Requirement: Your answer should be only a number: how many lines include the word "with".

Exercise inputs:
*-*-*

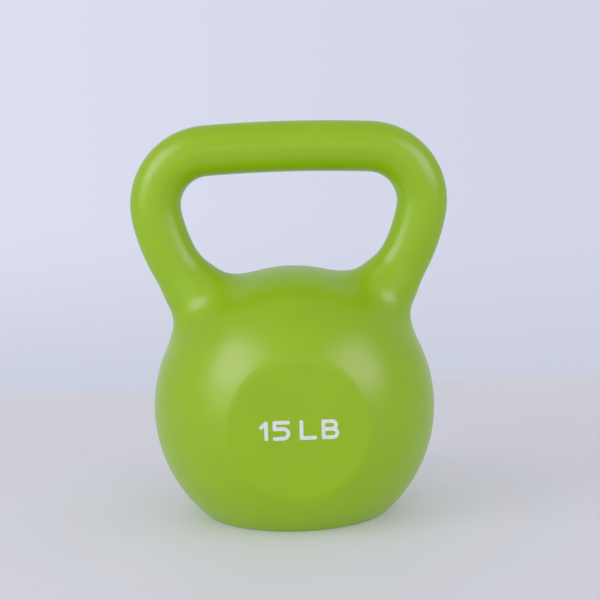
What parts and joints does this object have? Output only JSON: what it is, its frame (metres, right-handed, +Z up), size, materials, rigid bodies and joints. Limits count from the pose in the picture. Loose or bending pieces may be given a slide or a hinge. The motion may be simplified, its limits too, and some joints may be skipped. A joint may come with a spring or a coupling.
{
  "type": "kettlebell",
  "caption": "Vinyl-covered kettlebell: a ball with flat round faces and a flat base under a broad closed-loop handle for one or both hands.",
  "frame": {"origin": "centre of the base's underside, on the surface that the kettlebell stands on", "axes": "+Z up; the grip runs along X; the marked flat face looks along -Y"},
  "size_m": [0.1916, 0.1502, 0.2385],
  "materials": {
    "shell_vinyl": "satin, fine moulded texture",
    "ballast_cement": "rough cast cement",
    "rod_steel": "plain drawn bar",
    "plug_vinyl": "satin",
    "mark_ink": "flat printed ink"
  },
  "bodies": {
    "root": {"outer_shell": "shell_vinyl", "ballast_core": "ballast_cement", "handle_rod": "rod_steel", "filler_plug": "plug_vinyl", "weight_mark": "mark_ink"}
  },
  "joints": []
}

*-*-*

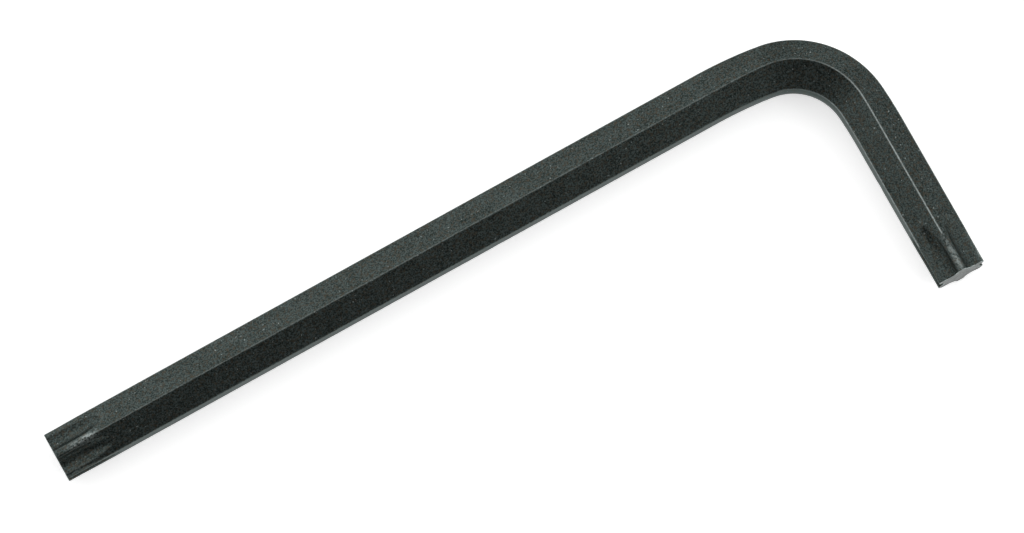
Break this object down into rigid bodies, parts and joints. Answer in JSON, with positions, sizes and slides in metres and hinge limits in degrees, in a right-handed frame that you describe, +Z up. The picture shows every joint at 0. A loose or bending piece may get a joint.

*-*-*

Complete response: 3